Selected by Stephen Van Dyk, the exhibit curator at the Cooper-Hewitt National Design Museum Library in New York, the books are divided into four primary categories according to each one’s paper construction type, as well as the mechanisms employed. The groups include Movables, Pop-Ups, Folding Mechanisms, and Fantastic Forms. The Office of Exhibits Central collaborated with the Libraries on the organization and production of the exhibit. This post will focus on “Pop-Ups,” which are comprised of books that pop up from the surface of the page such as stage sets or pull-out layers; v-folds; box and cylinder constructions; and floating layers.

The second category of books in the exhibit, “Pop-Ups,” have parts that are attached to the surface of the page which pop up when the page is opened.  “Pop-Ups” include four basic construction types: stage sets or pull out layers; v-folds; box and cylinder constructions; and floating layers.  The Elements of Geometrie of the Most Auncient Philosopher Euclide of Megara… is an excellent example of the category.  Printed in 1570 by J. Daye in London, based on the work of the ancient Greek mathematician Euclid, the book contains box and cylinder mechanisms, which were used to create pyramids and other geometric forms.

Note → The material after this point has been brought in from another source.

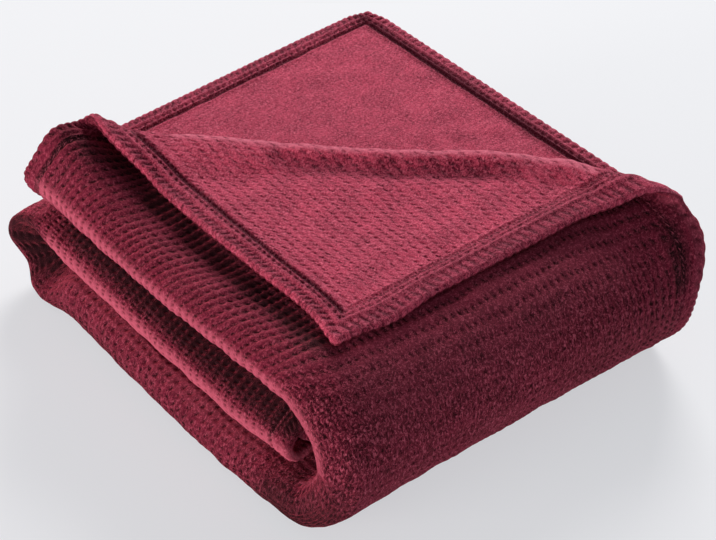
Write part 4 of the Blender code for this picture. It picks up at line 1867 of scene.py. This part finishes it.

The Elements of Geometrie of the Most Auncient Philosopher Euclide of Megara…

In the Beginning: The Art of Genesis, A Pop-Up Book, one of the most recent works in the exhibit, also falls into the “Pop-Ups” category. Written and designed by Chuck Fischer with paper engineering by Bruce Foster, and printed by Little, Brown, New York, in 2008, floating layers were used to enhance the story line.

In the Beginning: The Art of Genesis, A Pop-Up Book

From their varied subject matter—scientific, theatrical, religious,
historical—to their wide-ranging forms of construction—Movables,
Pop-Ups, Folding Mechanisms, Fantastic Forms—the books included in Paper Engineering: Fold, Pull, Pop, and Turn
are multi-dimensional works of art. The exhibit captures the excitement
and wonder, as well as the complexity and sometimes seemingly
gravity-defying actions, of these captivating books.